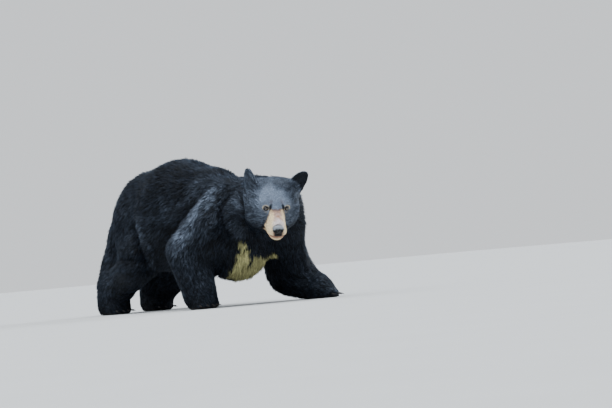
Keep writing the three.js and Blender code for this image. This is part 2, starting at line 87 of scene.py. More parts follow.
# Ridges and folds of the flesh under the coat: height, half width, and a line of places, each
# a node and the shares of its box along x, y and z. A fold has a height below nothing.
FORMS = {
    "cheek_back": (-0.013, 0.013, (
        ("neck", 0.29, 0.47, 0.82), ("head", 0.07, 0.65, 0.46), ("neck", 0.34, 0.46, 0.28),
        ("neck", 0.50, 0.53, 0.13))),
    "collar": (0.008, 0.022, (
        ("neck", 0.26, 0.54, 0.79), ("neck", 0.16, 0.52, 0.60), ("neck", 0.14, 0.52, 0.44),
        ("neck", 0.28, 0.53, 0.28))),
    "neck_hollow": (-0.022, 0.022, (
        ("upper_arm_R", 0.99, 0.13, 0.82), ("upper_arm_R", 0.71, 0.06, 0.58),
        ("neck", 0.11, 0.55, 0.37), ("neck", 0.24, 0.60, 0.18))),
    "shoulder_ridge": (0.016, 0.036, (
        ("upper_arm_R", 0.87, 0.21, 0.84), ("upper_arm_R", 0.48, 0.36, 0.60),
        ("upper_arm_R", 0.25, 0.51, 0.32), ("upper_arm_R", 0.03, 0.62, 0.14))),
    "behind_arm": (-0.018, 0.026, (
        ("upper_arm_R", 0.74, 0.38, 0.83), ("upper_arm_R", 0.54, 0.63, 0.62),
        ("upper_arm_R", 0.51, 0.90, 0.38), ("trunk", 0.08, 0.43, 0.43),
        ("trunk", 0.13, 0.49, 0.33))),
    "flank_ridge": (0.014, 0.022, (
        ("trunk", 0.02, 0.57, 0.63), ("trunk", 0.04, 0.56, 0.45), ("trunk", 0.11, 0.56, 0.29))),
    "flank_back": (-0.020, 0.022, (
        ("thigh_R", 0.25, 0.14, 0.53), ("thigh_R", 0.22, 0.07, 0.31),
        ("trunk", 0.04, 0.58, 0.35), ("shank_R", 0.39, 0.02, 0.86))),
    "thigh_band": (-0.020, 0.026, (
        ("thigh_R", 0.25, 0.80, 0.12), ("thigh_R", 0.04, 0.14, 0.09),
        ("trunk", 0.06, 0.57, 0.31))),
    "flank_dip": (-0.009, 0.016, (("trunk", 0.04, 0.48, 0.47), ("trunk", 0.09, 0.51, 0.37))),
    "arm_front": (-0.012, 0.016, (
        ("neck", 0.04, 0.63, 0.24), ("forearm_R", 0.77, 0.01, 0.88),
        ("trunk", 0.21, 0.16, 0.16))),
    "wrist_fold": (-0.007, 0.014, (
        ("forearm_R", 0.24, 0.22, 0.78), ("forearm_R", 0.51, 0.14, 0.64),
        ("forearm_R", 0.79, 0.13, 0.65))),
}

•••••

- [Exercise requirements] Nothing should be changed: write out all of the data as is.

- [Exercise answer]
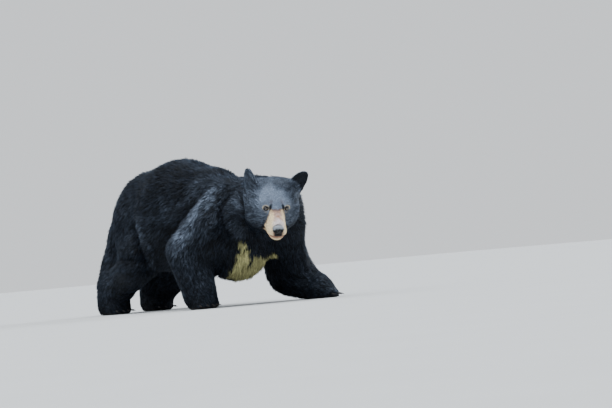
Keep writing the three.js and Blender code for this image. This is part 2, starting at line 87 of scene.py. More parts follow.
# Ridges and folds of the flesh under the coat: height, half width, and a line of places, each
# a node and the shares of its box along x, y and z. A fold has a height below nothing.
FORMS = {
    "cheek_back": (-0.013, 0.013, (
        ("neck", 0.29, 0.47, 0.82), ("head", 0.07, 0.65, 0.46), ("neck", 0.34, 0.46, 0.28),
        ("neck", 0.50, 0.53, 0.13))),
    "collar": (0.008, 0.022, (
        ("neck", 0.26, 0.54, 0.79), ("neck", 0.16, 0.52, 0.60), ("neck", 0.14, 0.52, 0.44),
        ("neck", 0.28, 0.53, 0.28))),
    "neck_hollow": (-0.022, 0.022, (
        ("upper_arm_R", 0.99, 0.13, 0.82), ("upper_arm_R", 0.71, 0.06, 0.58),
        ("neck", 0.11, 0.55, 0.37), ("neck", 0.24, 0.60, 0.18))),
    "shoulder_ridge": (0.016, 0.036, (
        ("upper_arm_R", 0.87, 0.21, 0.84), ("upper_arm_R", 0.48, 0.36, 0.60),
        ("upper_arm_R", 0.25, 0.51, 0.32), ("upper_arm_R", 0.03, 0.62, 0.14))),
    "behind_arm": (-0.018, 0.026, (
        ("upper_arm_R", 0.74, 0.38, 0.83), ("upper_arm_R", 0.54, 0.63, 0.62),
        ("upper_arm_R", 0.51, 0.90, 0.38), ("trunk", 0.08, 0.43, 0.43),
        ("trunk", 0.13, 0.49, 0.33))),
    "flank_ridge": (0.014, 0.022, (
        ("trunk", 0.02, 0.57, 0.63), ("trunk", 0.04, 0.56, 0.45), ("trunk", 0.11, 0.56, 0.29))),
    "flank_back": (-0.020, 0.022, (
        ("thigh_R", 0.25, 0.14, 0.53), ("thigh_R", 0.22, 0.07, 0.31),
        ("trunk", 0.04, 0.58, 0.35), ("shank_R", 0.39, 0.02, 0.86))),
    "thigh_band": (-0.020, 0.026, (
        ("thigh_R", 0.25, 0.80, 0.12), ("thigh_R", 0.04, 0.14, 0.09),
        ("trunk", 0.06, 0.57, 0.31))),
    "flank_dip": (-0.009, 0.016, (("trunk", 0.04, 0.48, 0.47), ("trunk", 0.09, 0.51, 0.37))),
    "arm_front": (-0.012, 0.016, (
        ("neck", 0.04, 0.63, 0.24), ("forearm_R", 0.77, 0.01, 0.88),
        ("trunk", 0.21, 0.16, 0.16))),
    "wrist_fold": (-0.007, 0.014, (
        ("forearm_R", 0.24, 0.22, 0.78), ("forearm_R", 0.51, 0.14, 0.64),
        ("forearm_R", 0.79, 0.13, 0.65))),
}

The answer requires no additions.